§ **What you should do**: Output, please, exactly those lines of the listing that come before the line with "rim_chamfer = 0.12", along with that line itself.

§ **Dataset extract**:

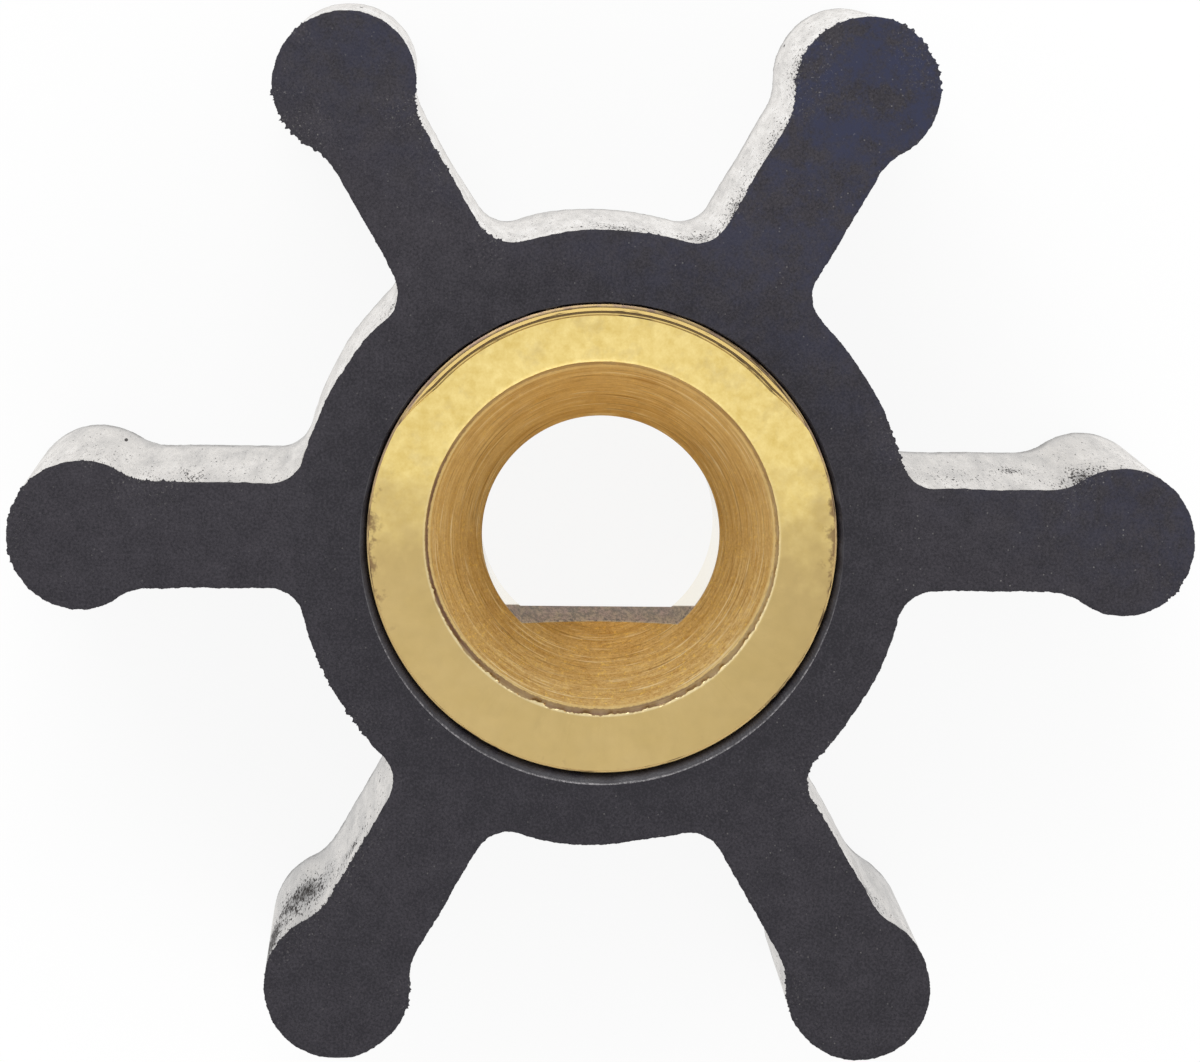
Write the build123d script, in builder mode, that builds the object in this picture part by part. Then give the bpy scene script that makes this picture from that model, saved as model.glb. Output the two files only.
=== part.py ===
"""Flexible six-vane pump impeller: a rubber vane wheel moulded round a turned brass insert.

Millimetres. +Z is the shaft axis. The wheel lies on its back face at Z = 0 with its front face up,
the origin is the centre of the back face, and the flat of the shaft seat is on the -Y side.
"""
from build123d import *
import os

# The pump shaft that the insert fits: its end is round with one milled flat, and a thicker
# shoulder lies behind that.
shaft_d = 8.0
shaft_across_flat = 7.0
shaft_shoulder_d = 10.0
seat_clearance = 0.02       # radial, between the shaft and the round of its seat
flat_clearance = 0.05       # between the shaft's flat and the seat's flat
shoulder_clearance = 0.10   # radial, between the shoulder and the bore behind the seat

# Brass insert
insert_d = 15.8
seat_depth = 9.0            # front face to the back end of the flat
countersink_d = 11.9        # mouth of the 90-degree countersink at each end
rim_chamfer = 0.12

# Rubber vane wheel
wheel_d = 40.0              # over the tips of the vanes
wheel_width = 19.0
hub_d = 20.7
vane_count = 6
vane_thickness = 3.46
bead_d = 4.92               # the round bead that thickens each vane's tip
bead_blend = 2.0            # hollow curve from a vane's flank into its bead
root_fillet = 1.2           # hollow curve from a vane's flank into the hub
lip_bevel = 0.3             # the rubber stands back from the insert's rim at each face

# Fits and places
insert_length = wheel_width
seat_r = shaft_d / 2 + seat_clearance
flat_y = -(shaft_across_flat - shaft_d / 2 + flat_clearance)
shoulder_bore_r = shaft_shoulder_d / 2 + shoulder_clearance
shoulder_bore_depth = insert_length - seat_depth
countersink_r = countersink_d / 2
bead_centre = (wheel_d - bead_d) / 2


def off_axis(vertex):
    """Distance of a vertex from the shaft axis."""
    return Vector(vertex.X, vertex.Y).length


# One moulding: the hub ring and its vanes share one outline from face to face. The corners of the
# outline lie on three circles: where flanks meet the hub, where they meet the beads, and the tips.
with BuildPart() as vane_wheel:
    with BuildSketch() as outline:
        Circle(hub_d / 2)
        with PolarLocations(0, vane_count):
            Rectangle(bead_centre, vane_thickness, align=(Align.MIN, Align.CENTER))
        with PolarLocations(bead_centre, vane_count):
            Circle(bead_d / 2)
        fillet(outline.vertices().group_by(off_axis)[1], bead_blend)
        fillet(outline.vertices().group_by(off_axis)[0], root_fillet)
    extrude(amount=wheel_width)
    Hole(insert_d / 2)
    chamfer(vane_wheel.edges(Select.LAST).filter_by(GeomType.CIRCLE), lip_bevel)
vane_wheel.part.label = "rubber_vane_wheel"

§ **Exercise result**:
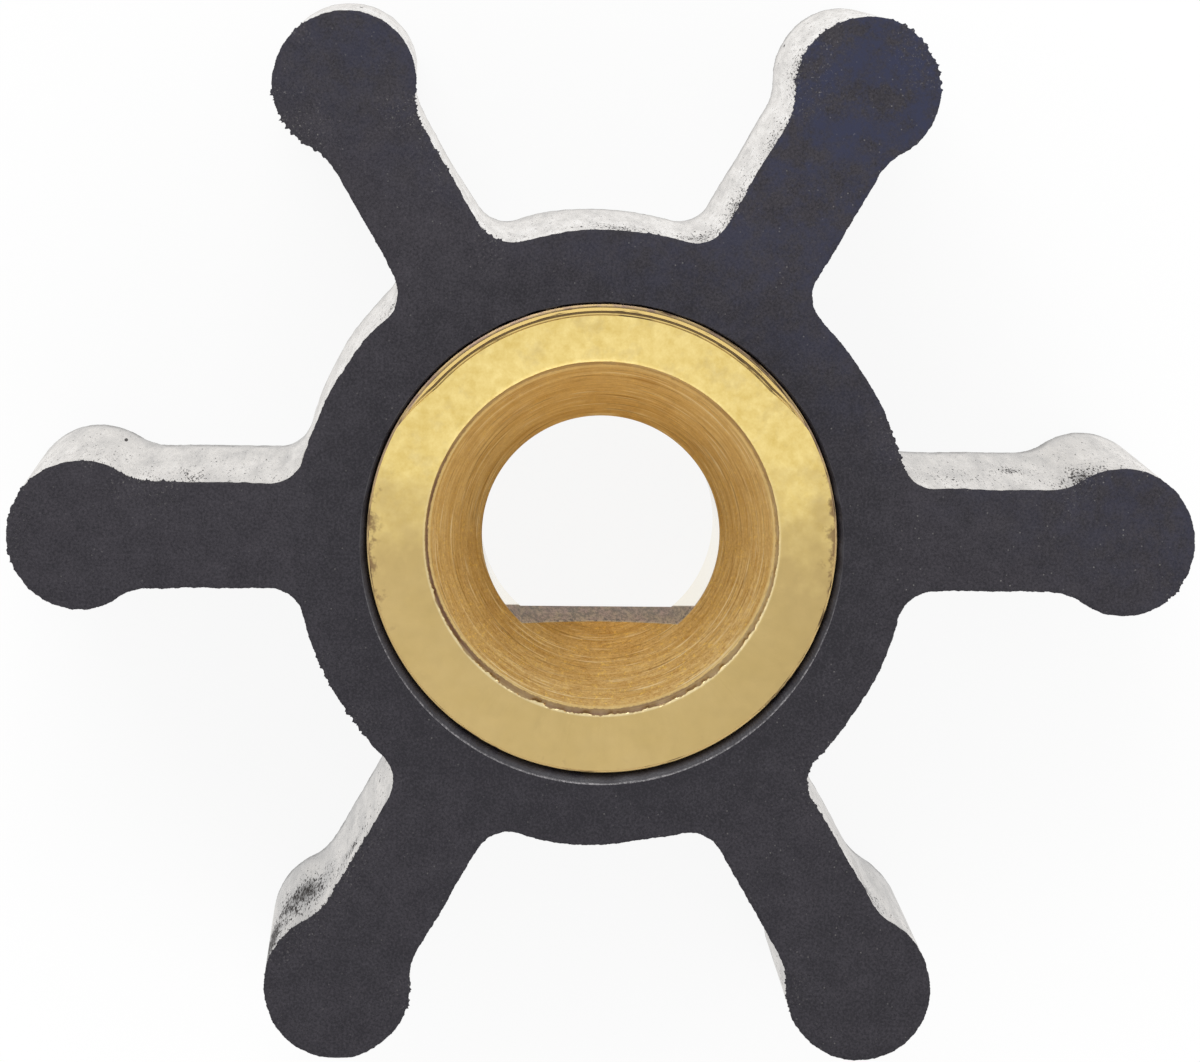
Write the build123d script, in builder mode, that builds the object in this picture part by part. Then give the bpy scene script that makes this picture from that model, saved as model.glb. Output the two files only.
=== part.py ===
"""Flexible six-vane pump impeller: a rubber vane wheel moulded round a turned brass insert.

Millimetres. +Z is the shaft axis. The wheel lies on its back face at Z = 0 with its front face up,
the origin is the centre of the back face, and the flat of the shaft seat is on the -Y side.
"""
from build123d import *
import os

# The pump shaft that the insert fits: its end is round with one milled flat, and a thicker
# shoulder lies behind that.
shaft_d = 8.0
shaft_across_flat = 7.0
shaft_shoulder_d = 10.0
seat_clearance = 0.02       # radial, between the shaft and the round of its seat
flat_clearance = 0.05       # between the shaft's flat and the seat's flat
shoulder_clearance = 0.10   # radial, between the shoulder and the bore behind the seat

# Brass insert
insert_d = 15.8
seat_depth = 9.0            # front face to the back end of the flat
countersink_d = 11.9        # mouth of the 90-degree countersink at each end
rim_chamfer = 0.12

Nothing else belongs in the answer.